When the session ends, save a clean version of the project before experimenting further. That gives you a stable record of the approved performance. Then create a separate version if you want to try heavy effects, edits, arrangement changes, or a rough mix. Keeping the recording version separate from the experimental version makes later handoff much easier.

This habit also helps if you buy or build more templates later. You can judge templates by whether they make the session faster, cleaner, and easier to export. A template that looks impressive but creates confusion is not better. The best Ableton vocal template is the one you can open, check, record through, save, and hand off without having to rebuild the session every time.

FAQ

What should be in an Ableton vocal template for home recording?

It should include a tested mic input track, lead vocal tracks, doubles, ad-libs, harmonies, Return Tracks for reverb and delay, light stock effects for monitoring, and a clear export structure.

Should I record vocals dry in Ableton?

For most home sessions, yes. Record a clean vocal while monitoring through light effects. That gives the artist a comfortable sound while keeping the raw take flexible for editing and mixing.

What Ableton Monitor mode should I use for vocals?

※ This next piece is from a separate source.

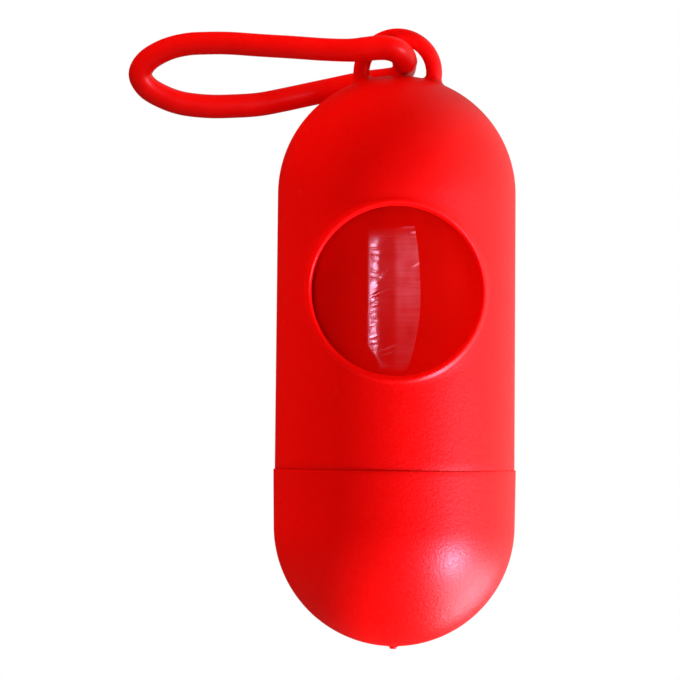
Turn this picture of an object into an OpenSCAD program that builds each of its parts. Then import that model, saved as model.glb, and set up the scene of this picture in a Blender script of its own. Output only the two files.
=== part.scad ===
// Pill-shaped bag dispenser: a barrel with a moulded bail and a round window, an end cap
// that screws onto the barrel's neck, a soft loop through the bail, and a roll of bags.
// Millimetres. The origin is the centre of the bail's eye, +Z runs up along the capsule,
// the window faces -Y and the loop lies towards -X.

/* [Refill roll] */
// Outside diameter of the full roll of bags
roll_d = 28; // [26:0.5:30]
// Width of the film, which is the length of the roll
roll_len = 60; // [54:1:66]
// Outside diameter of the card core
core_d = 13; // [11:0.5:16]
// Thickness of the card
core_wall = 1; // [0.8:0.1:1.5]
// Radial gap between the card core and the film wound on it
core_fit = 0.05; // [0.03:0.01:0.1]
// Thickness of the folded film of the outermost bag
bag_film = 0.15; // [0.1:0.05:0.25]
// Radial gap between the wound web and the outermost bag
film_gap = 0.03; // [0.02:0.01:0.05]
// Angle over which the loose end of the outermost bag lies on that bag
tail_angle = 60; // [20:5:120]
// Direction that the loose end's edge faces, counted from +X
tail_edge = 285; // [200:5:330]

/* [Barrel] */
// Radial room between the roll and the neck that it goes in through
roll_room = 0.6; // [0.4:0.1:1]
// Room between the roll's top rim and the inside of the dome
roll_headroom = 6; // [3:0.1:10]
// Wall of the barrel and of its dome
barrel_wall = 1.5; // [1.2:0.1:2]
// Radius that the barrel loses between the seam and the dome
barrel_draft = 0.15; // [0:0.05:0.4]

/* [Window] */
// Diameter of the round window
window_d = 25; // [18:0.5:26]
// Distance from the foot of the dome down to the window's centre
window_drop = 14.4; // [13.5:0.1:20]
// Width of the raised rim round the window
rim_w = 1.3; // [0.8:0.1:2]
// Height of the rim above the barrel
rim_h = 0.45; // [0.2:0.05:0.8]

/* [Neck and thread] */
// Length of the neck below the seam
neck_h = 7; // [6.5:0.1:8]
// Wall of the neck under its thread
neck_wall = 1.2; // [1:0.1:1.6]
// Thickness of the shoulder above the seam that carries the neck
shoulder_h = 1.5; // [1:0.1:3]
// Rise of the thread in one turn
thread_pitch = 3; // [2.8:0.1:3.2]
// Turns of the thread
thread_turns = 1.5; // [1:0.25:1.5]
// Height of the thread's ridge
thread_depth = 0.8; // [0.5:0.05:0.9]
// Width of the ridge at its root
thread_root_w = 1.8; // [1.4:0.1:1.8]
// Width of the ridge at its crest
thread_crest_w = 0.8; // [0.5:0.1:0.9]
// Radial clearance between each crest and the wall that faces it
thread_clearance = 0.2; // [0.15:0.05:0.3]
// Length of plain neck below the thread
thread_lead = 0.3; // [0.1:0.1:0.5]

/* [End cap] */
// Wall of the cap
cap_wall = 1.2; // [1:0.1:1.6]
// Step by which the cap's lip stands out past the barrel
cap_step = 0.2; // [0:0.05:0.5]
// Radius that the cap loses between its lip and its round end
cap_draft = 0.1; // [0:0.05:0.3]
// Length of the cap's threaded skirt
skirt_h = 8.2; // [8:0.1:12]
// Height of the fine seam between barrel and cap
seam_gap = 0.15; // [0.05:0.05:0.3]
// Gap between the roll's lower rim and the bowl of the cap
seat_gap = 0.3; // [0.2:0.05:0.5]
// Diameter of the moulding gate's stub at the tip of the cap
gate_d = 1; // [0.6:0.1:1.5]
// Height of that stub
gate_h = 0.4; // [0.2:0.1:0.6]

/* [Bail] */
// Free width of the bail's eye
eye_w = 8.4; // [8:0.1:12]
// Free height of the eye, from the top of the dome to the arch
eye_h = 4.6; // [4.4:0.1:6]
// Diameter of the bail's rod
bail_rod_d = 2.4; // [2:0.1:3]

/* [Soft loop] */
// Diameter of the loop's cord
cord_d = 3.4; // [2.6:0.1:3.6]
// Clearance between the cord and the dome under it
cord_clearance = 0.3; // [0.3:0.05:0.6]
// Distance of the cord from the middle of the eye
cord_offset = 1; // [0:0.1:1.2]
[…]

Use the mode that matches your setup. In or Auto can work for software monitoring through Live. Off can work when you hear yourself through direct monitoring on the interface. Test it before the real take.

Should reverb be on the vocal track or a Return Track?

A Return Track is usually safer for recording because you can adjust the amount of reverb without printing it permanently into the raw vocal file.

How do I prepare Ableton vocals for a mix engineer?

Keep tracks labeled, export full-length WAV files from the same start point, include a rough bounce, and remove unused or confusing files from the delivery folder.

Should I save my vocal template as the Default Set?

You can, but many artists are better off saving it as a Template Set so it does not load for every production session. Use the vocal template when recording vocals and keep other workflows separate.